Coursera launches Ollie, a short-form learning app with Duolingo-style features

Coursera launched Ollie, an app that breaks courses into 1-2 minute videos with streaks, badges, and a social media-style feed. Much of the code was written by Claude Code, and some lessons are entirely AI-generated.

Categorized in: AI News Education
Published on: Jun 08, 2026
Coursera launches Ollie, a short-form learning app with Duolingo-style features

Coursera launches Ollie, a bite-size learning app powered by AI

Coursera announced Wednesday a new app called Ollie that packages lessons into one- to two-minute videos designed for learning on the go. The app pulls material from Coursera's existing course library and adds game-like features-daily streaks, badges, and a reward system-to encourage regular use.

Users browse lessons through a social media-style feed, watch short vertical videos, and answer quick quizzes to check understanding. They can discuss material with Coursera's AI through voice or text. A cartoon mascot named Ollie guides the experience, similar to Duolingo's owl mascot.

How AI shaped the product

Coursera's CTO Mustafa Furniturewala said the company built Ollie as an "AI-native learning experience from the ground up." A small team at the company's Mountain View headquarters developed the app, with much of the code written by Claude Code under human engineer supervision.

AI tools identified and extracted lesson snippets from longer course materials. Some lessons are entirely AI-generated, particularly those covering current news topics. Furniturewala said human oversight and quality controls ensure the videos remain accurate and pedagogically sound.

Material from Duke University, Vanderbilt University, AWS, and Microsoft is already available through the app, which is included with Coursera Plus paid subscriptions.

Gamification drives engagement

The app uses collectible tokens called "beans" to reward lesson completion. Users can redeem beans for streak freezes and cosmetic changes to Ollie's appearance. Early data shows some users spend 30 minutes or more in single sessions, though that remains shorter than a traditional lecture.

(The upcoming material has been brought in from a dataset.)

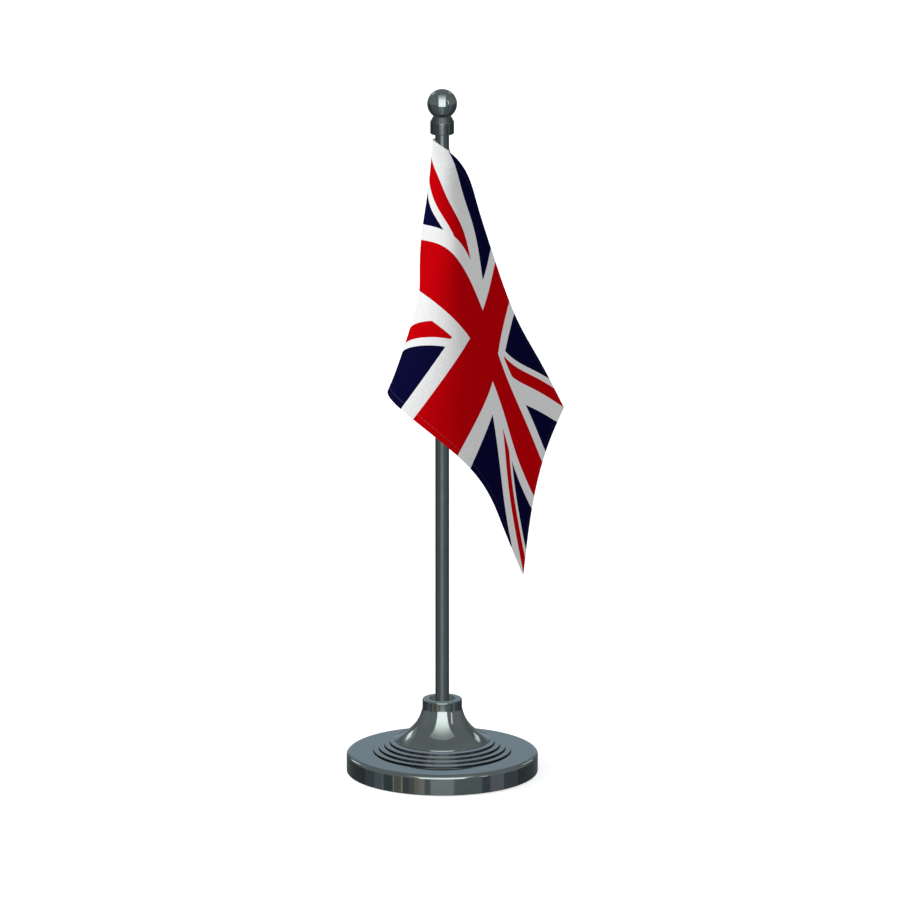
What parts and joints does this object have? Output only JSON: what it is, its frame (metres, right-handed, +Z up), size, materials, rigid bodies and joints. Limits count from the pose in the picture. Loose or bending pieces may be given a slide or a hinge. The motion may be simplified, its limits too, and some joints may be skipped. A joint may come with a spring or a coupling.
{
  "type": "desk flag stand",
  "caption": "Table flag stand: stepped round weighted base, flared neck, slim pole with a ball finial, and one small hanging flag.",
  "frame": {"origin": "on the desk, on the pole's axis, at the centre of the base pad's underside", "axes": "+Z up the pole, +X to the viewer's right, +Y away from the viewer"},
  "size_m": [0.1253, 0.1628, 0.4007],
  "materials": {
    "gunmetal_base": "bright dark nickel",
    "gunmetal_neck": "bright dark nickel",
    "gunmetal_pole": "bright dark nickel",
    "gunmetal_finial": "bright dark nickel",
    "cast_iron": "as cast",
    "plated_steel": "zinc plated",
    "brass": "turned",
    "felt": "felt",
    "nylon": "moulded",
    "rubber": "translucent",
    "satin": "printed satin in red, white and navy"
  },
  "bodies": {
    "base": {"base_cover": "gunmetal_base", "base_weight": "cast_iron", "base_plate": "plated_steel", "base_pad": "felt", "neck": "gunmetal_neck", "clamp_bolt": "plated_steel", "clamp_washer": "plated_steel", "clamp_lock_washer": "plated_steel"},
    "liner": {"socket_liner": "nylon"},
    "pole": {"pole_tube": "gunmetal_pole", "pole_foot_plug": "nylon", "pole_top_insert": "brass"},
    "stud": {"finial_stud": "plated_steel"},
    "finial": {"finial_collar": "gunmetal_finial", "finial_ball": "gunmetal_finial"},
    "ring": {"flag_stop_ring": "rubber"},
    "flag": {"flag_sleeve": "satin", "flag_cloth": "satin"}
  },
  "joints": [
    {"name": "pole_turn", "type": "hinge", "parent": "base", "child": "liner", "pos_m": [0, 0, 0.019], "axis": [0, 0, 1], "continuous": true},
    {"name": "pole_lift", "type": "slide", "parent": "liner", "child": "pole", "axis": [0, 0, 1], "range_m": [0, 0.026]},
    {"name": "finial_rise", "type": "slide", "parent": "pole", "child": "stud", "axis": [0, 0, 1], "range_m": [0, 0.0049]},
    {"name": "finial_turn", "type": "hinge", "parent": "stud", "child": "finial", "pos_m": [0, 0, 0.385], "axis": [0, 0, 1], "range_deg": [0, 2520]},
    {"name": "ring_slide", "type": "slide", "parent": "pole", "child": "ring", "axis": [0, 0, 1], "range_m": [-0.08, 0]},
    {"name": "flag_turn", "type": "hinge", "parent": "ring", "child": "flag", "pos_m": [0, 0, 0.232], "axis": [0, 0, 1], "continuous": true}
  ],
  "couplings": [
    {"joint": "finial_turn", "follows": "finial_rise", "rad_per_m": 8976}
  ]
}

Popular topics include artificial intelligence and wine, with the latter performing better in the shorter format than it does in traditional Coursera courses.

A shift from Coursera's original model

Coursera launched in 2011 around university-level courses, including Andrew Ng's machine learning classes. The company has since expanded into shorter, more accessible formats while maintaining links to full courses for users who want deeper learning.

Furniturewala framed Ollie as an alternative to social media scrolling that builds learning habits. "Instead of doomscrolling through some other apps, if I get engaged with this, it's actually helping me learn a lot of different topics," he said.

Coursera completed a merger with rival platform Udemy in May. The company plans to track how Ollie affects subscriber retention rates.